The paper examines monetary compensation of 127,222 full-time faculty employed by 390 regional members of the American Association of State Colleges and Universities, asserting that compensation data published by the Education Department and other organizations typically group all four-year public university faculty members together, regardless of workload (think two classes per semester versus four). Such data also neglect the impact of geography on compensation and inclusion of fringe benefits, which can make up 30 percent of what universities spend per professor, the paper argues.

Regional universities serve nearly four million students, according to the study, and accurate, nuanced data about how much their professors are paid is needed as a generation of baby boomers approaches retirement.
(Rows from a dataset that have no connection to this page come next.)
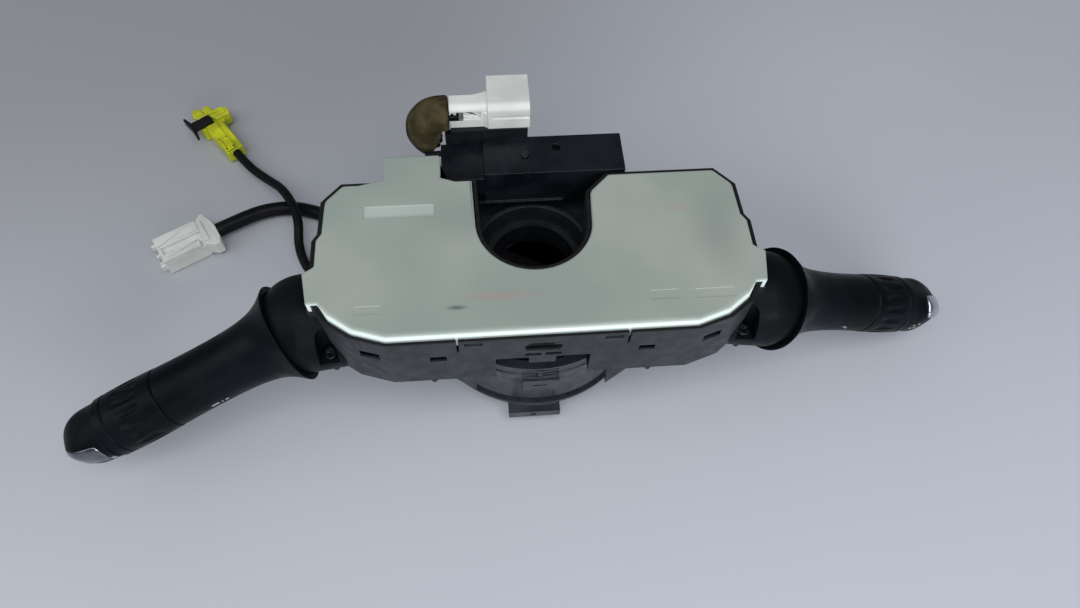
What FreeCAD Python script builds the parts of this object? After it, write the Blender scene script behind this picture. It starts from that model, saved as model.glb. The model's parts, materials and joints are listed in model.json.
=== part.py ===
import FreeCAD, Part
import math
import os

# Steering column switch module with its steering angle sensor.
# Frame: origin on the column axis at the rest face of the rotor hub, +X right, +Y away, +Z to the rear cover.

os.makedirs("parts", exist_ok=True)

V = FreeCAD.Vector
X_AXIS = V(1, 0, 0)
Z_AXIS = V(0, 0, 1)
ORIGIN = V(0, 0, 0)

# Heights along the column axis
cover_top_z = 90.0
wall_top_z = 88.5
housing_floor_z = 55.0
floor_thick = 2.5
collar_top_z = 65.0
drum_top_z = 50.0
rim_bottom_z = 12.0

# Rear cover outline, right half, from the middle of the south edge to the corner of the north edge
cover_half_width = 91.7
cover_south = 54.3
cover_north = 22.7
corner_a = (62.2, 54.3)
corner_b = (75.9, 49.8)
corner_c = (85.2, 42.9)
corner_d = (89.0, 36.6)
side_low = (91.7, 31.0)
side_high = (91.7, 5.5)
shoulder_a = (89.6, 2.0)
shoulder_b = (89.1, 14.5)
shoulder_c = (81.9, 22.7)
notch_radius = 25.1
notch_half = 25.9
notch_chamfer = 8.8
top_tab_x0 = -64.7
top_tab_x1 = -39.5
top_tab_y = 38.0
top_tab_lead = 2.5
top_tab_west = 10.3
top_tab_east = 6.5
ear_tip = 96.4
ear_foot = 94.0
ear_y0 = -36.2
ear_corner_y = -21.5
ear_y1 = -17.8
ear_round = 1.0
cover_thick = 2.0
cover_skirt = 8.0
cover_round = 3.4
ear_depth = 6.0
wall_seat = 0.1

# Housing
wall_gap = 0.6
wall_thick = 1.5
notch_well_north = 38.8
well_wall_top_z = 70.0
bore_radius = 25.3
collar_thick = 2.0
window_half = 19.6
window_top_z = 71.5
leg_depth = 14.0

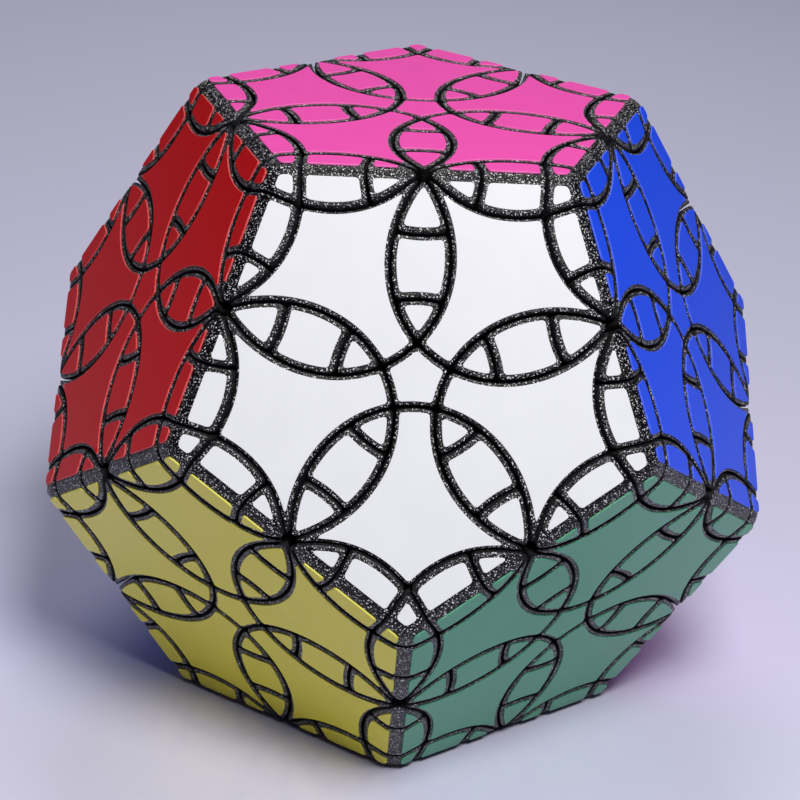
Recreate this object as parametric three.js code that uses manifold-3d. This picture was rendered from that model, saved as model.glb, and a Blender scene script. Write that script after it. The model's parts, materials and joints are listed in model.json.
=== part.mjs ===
// A dodecahedron twisty puzzle that turns about sixty axes, in millimetres, +Z up.
// It stands on its bottom face. Every kite of a face (one face, one vertex of it) carries a
// turning circle, cut by a cone whose tip is the puzzle's centre. Twelve of them, one on each
// face and none touching another, are free to turn here; the pieces between them are held still.
import * as THREE from "three";
import { mergeVertices } from "three/addons/utils/BufferGeometryUtils.js";
import Module from "manifold-3d";

// Driving dimensions.
const EDGE = 48; // the dodecahedron's edge, before its edges are bevelled
const BEVEL = 1.0; // the bevel takes this much off each face beside an edge
const AXIS_TILT = THREE.MathUtils.degToRad(22.68); // from a face's axis to its turning axes
const CONE_ANGLE = THREE.MathUtils.degToRad(18.02); // half the opening of a turning circle's cone
const CUT = 0.36; // gap between two pieces
const CIRCLE_SIDES = 20;
const NOTCH_SIDES = 12;
const PETAL_CUTS = [0.265, 0.478]; // cross cuts of a petal, from the face's centre, in edges
const EDGE_CUTS = [0.195, 0.415]; // cross cuts of an edge lens, from the edge's middle, in edges
const LENS_WIDTH = 0.27 * EDGE; // a cross cut is this long, a little more than a lens is wide
// Distances of the layers from the puzzle's centre.
const SHELL_INSIDE = 41;
const SKIRT_TOP = 47; // pieces that are joined stand on this layer, with cuts between them
const STAR_FLOOR = 47.4; // underside of the axis pieces and the corners
const CORE_RADIUS = 19;
const CONE_LOW = 20; // the cones are cut off at this distance
const STEM = { radius: 3.7, sides: 10, foot: 20 };
const WELL = { radius: 2.8, sides: 8, floor: 30, top: 50 }; // the stem's hollow, for the screw
const SCREW = { radius: 1.2, tip: 9, headRadius: 2.3, headHeight: 2.2, headTop: 44, sides: 8 };
const SPRING = { coilRadius: 1.95, wireRadius: 0.34, turns: 4, stepsPerTurn: 6, wireSides: 4 };
const SMALL_GAP = 0.3;
const OVERLAP = 1; // solids that are joined or cut reach this far into each other
const FAR = 75; // cutters reach past the outer surface

// Worked out from the edge.
const GOLDEN = (1 + Math.sqrt(5)) / 2;
const INRADIUS = (EDGE * GOLDEN ** 2) / (2 * Math.sqrt(3 - GOLDEN));
const CIRCUMRADIUS = (EDGE * GOLDEN * Math.sqrt(3)) / 2;
const MIDRADIUS = (EDGE * GOLDEN ** 2) / 2;
const APOTHEM = Math.sqrt(MIDRADIUS ** 2 - INRADIUS ** 2);

const wasm = await Module();
wasm.setup();

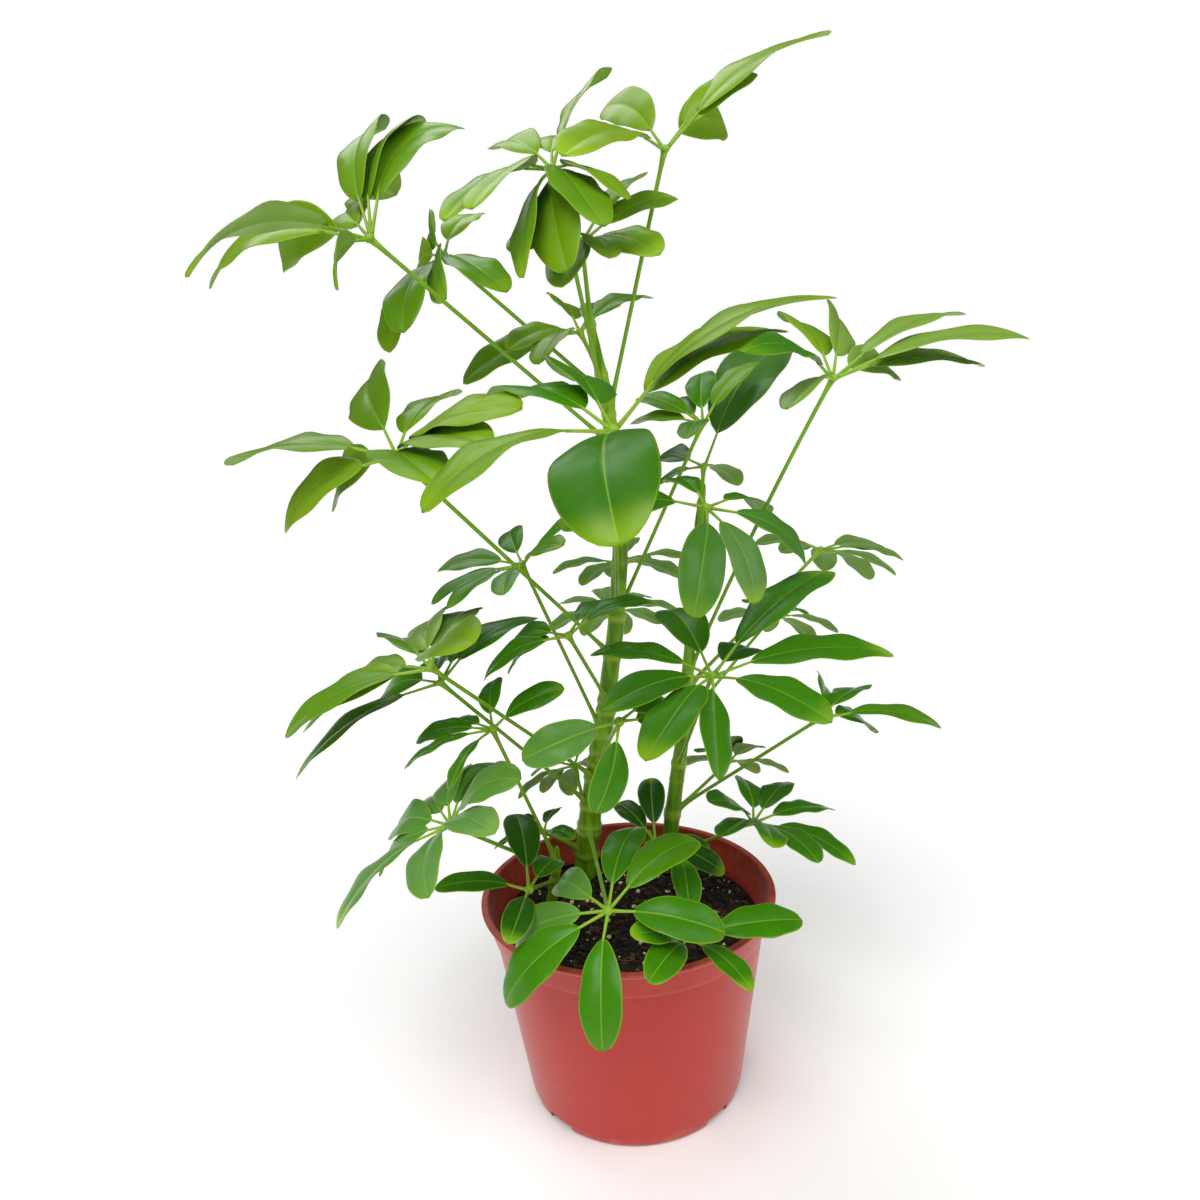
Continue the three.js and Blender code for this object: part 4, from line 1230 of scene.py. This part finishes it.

The authors took their data from the 2011 National Center for Education Statistics’ Integrated Postsecondary Education Data System (IPEDS), the most recent year for which data on both salary and fringe benefits were collected. They divided their 390 regional universities under study into seven categories, based on size and location, from rural and small to urban and larger. That’s more telling than Carnegie classifications, which typically go by highest degree awarded, according to the paper.

Over all, average total monetary compensation for the 127,222 full-time faculty employed by the 390 regional universities was $97,174, some $71,000 of which was salary, with about $26,000 in fringe benefits. Among the 15,872 full-time faculty employed by the 90 rural-medium regional universities, average compensation was $84,720. The 18,884 faculty employed by the 42 suburban-larger regional universities received $101,366.